__DATASET CONTENT__
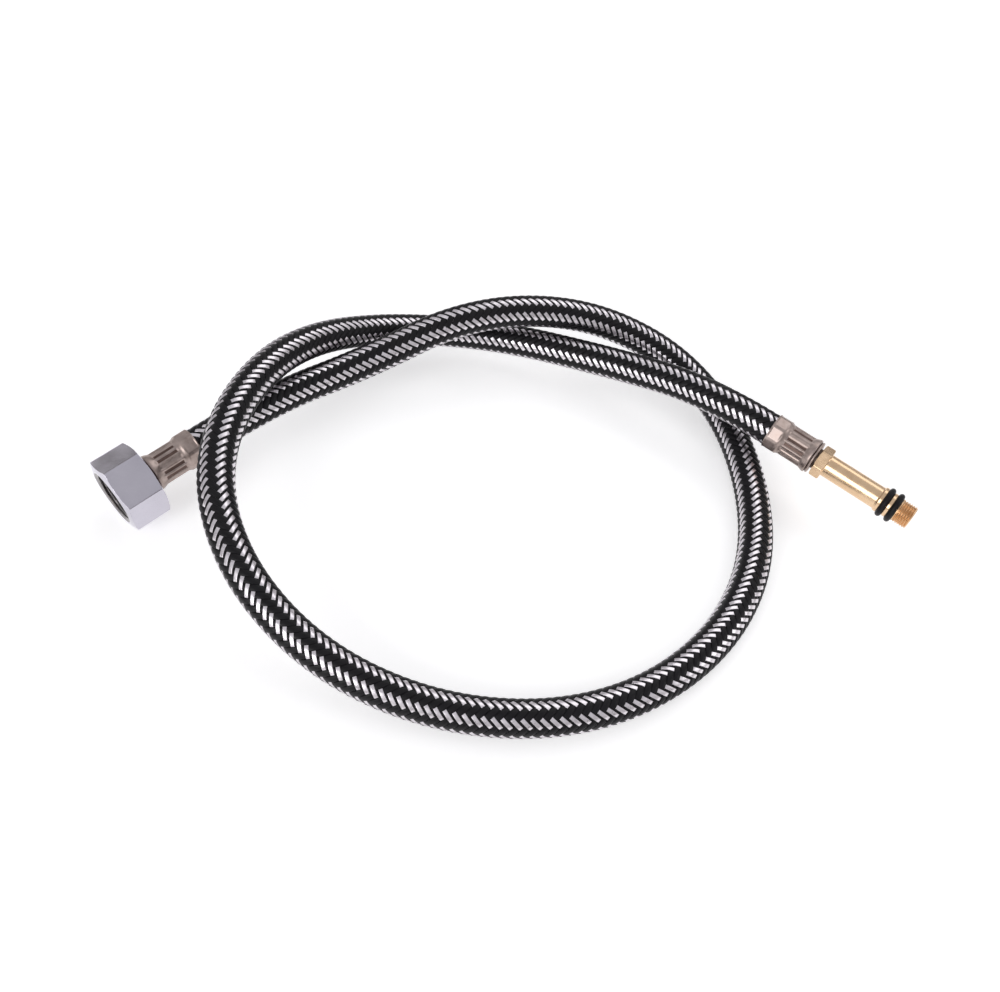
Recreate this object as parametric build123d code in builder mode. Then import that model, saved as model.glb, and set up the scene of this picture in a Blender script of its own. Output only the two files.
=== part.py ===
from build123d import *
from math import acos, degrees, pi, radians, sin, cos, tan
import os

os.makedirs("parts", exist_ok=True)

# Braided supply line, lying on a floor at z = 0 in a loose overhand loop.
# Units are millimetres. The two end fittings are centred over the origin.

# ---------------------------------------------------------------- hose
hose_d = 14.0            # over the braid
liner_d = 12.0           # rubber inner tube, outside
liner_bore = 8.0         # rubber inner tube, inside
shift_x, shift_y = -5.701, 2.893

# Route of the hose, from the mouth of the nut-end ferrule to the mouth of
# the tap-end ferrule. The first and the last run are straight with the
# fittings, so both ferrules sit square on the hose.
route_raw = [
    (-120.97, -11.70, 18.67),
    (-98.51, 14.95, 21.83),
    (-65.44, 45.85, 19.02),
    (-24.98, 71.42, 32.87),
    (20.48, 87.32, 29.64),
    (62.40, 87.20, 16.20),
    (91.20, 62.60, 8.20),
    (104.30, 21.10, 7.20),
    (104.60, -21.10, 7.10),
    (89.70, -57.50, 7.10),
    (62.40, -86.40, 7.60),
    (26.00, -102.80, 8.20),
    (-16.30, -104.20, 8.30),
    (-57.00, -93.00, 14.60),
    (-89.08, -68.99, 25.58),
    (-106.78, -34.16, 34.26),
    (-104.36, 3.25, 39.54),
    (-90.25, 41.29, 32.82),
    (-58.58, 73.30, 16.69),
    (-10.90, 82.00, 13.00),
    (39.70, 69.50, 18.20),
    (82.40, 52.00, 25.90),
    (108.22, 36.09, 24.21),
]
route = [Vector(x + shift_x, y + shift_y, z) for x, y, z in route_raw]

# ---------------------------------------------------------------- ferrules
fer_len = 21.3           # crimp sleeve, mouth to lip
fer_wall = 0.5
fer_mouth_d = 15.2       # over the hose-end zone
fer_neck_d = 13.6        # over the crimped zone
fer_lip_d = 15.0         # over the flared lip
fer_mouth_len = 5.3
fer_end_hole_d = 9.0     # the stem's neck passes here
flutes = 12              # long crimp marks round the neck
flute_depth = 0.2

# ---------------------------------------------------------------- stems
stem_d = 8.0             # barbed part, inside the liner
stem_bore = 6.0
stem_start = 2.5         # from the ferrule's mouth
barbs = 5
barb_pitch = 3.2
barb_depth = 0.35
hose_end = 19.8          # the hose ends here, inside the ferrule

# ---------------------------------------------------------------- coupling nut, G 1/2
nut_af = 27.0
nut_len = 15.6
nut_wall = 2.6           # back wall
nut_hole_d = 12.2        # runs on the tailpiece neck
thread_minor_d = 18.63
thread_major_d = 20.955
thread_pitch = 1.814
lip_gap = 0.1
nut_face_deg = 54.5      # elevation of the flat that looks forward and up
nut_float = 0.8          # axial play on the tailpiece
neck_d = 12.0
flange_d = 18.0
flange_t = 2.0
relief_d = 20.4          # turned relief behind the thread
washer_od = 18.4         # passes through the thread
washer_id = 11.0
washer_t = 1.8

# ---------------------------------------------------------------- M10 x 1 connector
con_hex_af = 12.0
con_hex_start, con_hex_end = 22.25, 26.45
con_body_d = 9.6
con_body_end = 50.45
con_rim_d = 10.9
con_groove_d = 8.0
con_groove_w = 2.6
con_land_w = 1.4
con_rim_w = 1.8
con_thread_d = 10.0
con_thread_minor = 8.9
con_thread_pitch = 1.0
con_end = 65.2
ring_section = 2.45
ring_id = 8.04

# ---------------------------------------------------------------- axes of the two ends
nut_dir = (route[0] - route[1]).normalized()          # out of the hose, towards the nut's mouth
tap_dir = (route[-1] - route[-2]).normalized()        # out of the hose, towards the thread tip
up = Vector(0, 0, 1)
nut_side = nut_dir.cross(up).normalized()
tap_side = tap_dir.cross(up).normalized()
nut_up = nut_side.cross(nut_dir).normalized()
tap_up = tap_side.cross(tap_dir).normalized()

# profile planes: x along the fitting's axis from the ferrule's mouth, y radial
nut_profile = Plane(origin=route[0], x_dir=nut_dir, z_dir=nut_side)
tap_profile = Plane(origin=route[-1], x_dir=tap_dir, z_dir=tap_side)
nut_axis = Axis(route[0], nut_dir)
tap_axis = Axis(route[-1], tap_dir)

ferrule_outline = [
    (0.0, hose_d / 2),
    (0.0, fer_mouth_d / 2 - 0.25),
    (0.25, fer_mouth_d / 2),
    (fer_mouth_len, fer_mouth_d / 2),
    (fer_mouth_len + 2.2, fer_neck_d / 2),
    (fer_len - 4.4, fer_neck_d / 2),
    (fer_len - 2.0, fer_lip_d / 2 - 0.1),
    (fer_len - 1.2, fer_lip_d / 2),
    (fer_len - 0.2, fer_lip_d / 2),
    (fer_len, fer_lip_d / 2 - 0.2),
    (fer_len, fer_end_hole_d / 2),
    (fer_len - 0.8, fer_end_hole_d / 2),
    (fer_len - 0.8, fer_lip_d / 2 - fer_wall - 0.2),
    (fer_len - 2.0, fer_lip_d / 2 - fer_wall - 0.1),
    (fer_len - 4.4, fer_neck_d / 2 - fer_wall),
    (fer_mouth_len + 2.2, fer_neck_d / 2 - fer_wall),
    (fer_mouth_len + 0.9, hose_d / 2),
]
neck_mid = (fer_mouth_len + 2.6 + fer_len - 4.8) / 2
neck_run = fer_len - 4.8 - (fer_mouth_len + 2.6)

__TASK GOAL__
Exactly as written, please reproduce the lines from the first line of the data to the line containing "shift_x, shift_y = -5.701, 2.893", inclusive, and nothing else.

__THE OUTPUT__
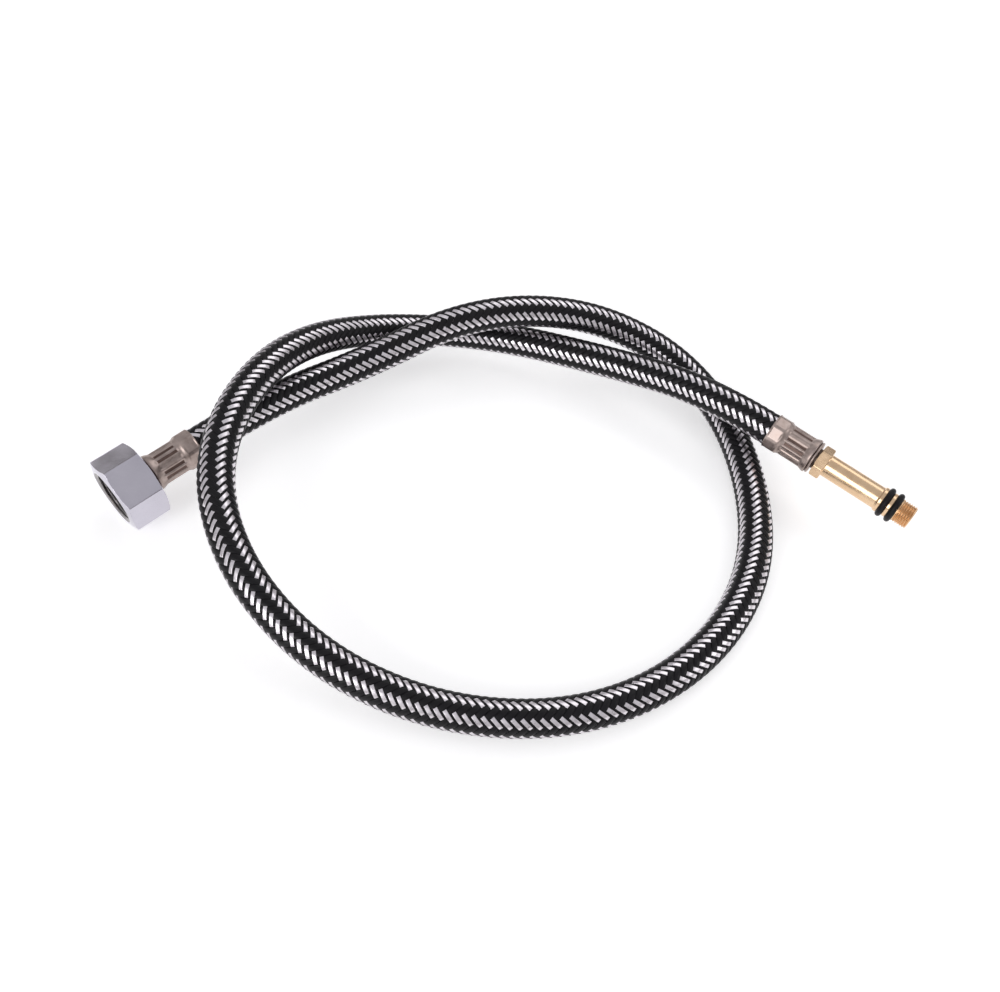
Recreate this object as parametric build123d code in builder mode. Then import that model, saved as model.glb, and set up the scene of this picture in a Blender script of its own. Output only the two files.
=== part.py ===
from build123d import *
from math import acos, degrees, pi, radians, sin, cos, tan
import os

os.makedirs("parts", exist_ok=True)

# Braided supply line, lying on a floor at z = 0 in a loose overhand loop.
# Units are millimetres. The two end fittings are centred over the origin.

# ---------------------------------------------------------------- hose
hose_d = 14.0            # over the braid
liner_d = 12.0           # rubber inner tube, outside
liner_bore = 8.0         # rubber inner tube, inside
shift_x, shift_y = -5.701, 2.893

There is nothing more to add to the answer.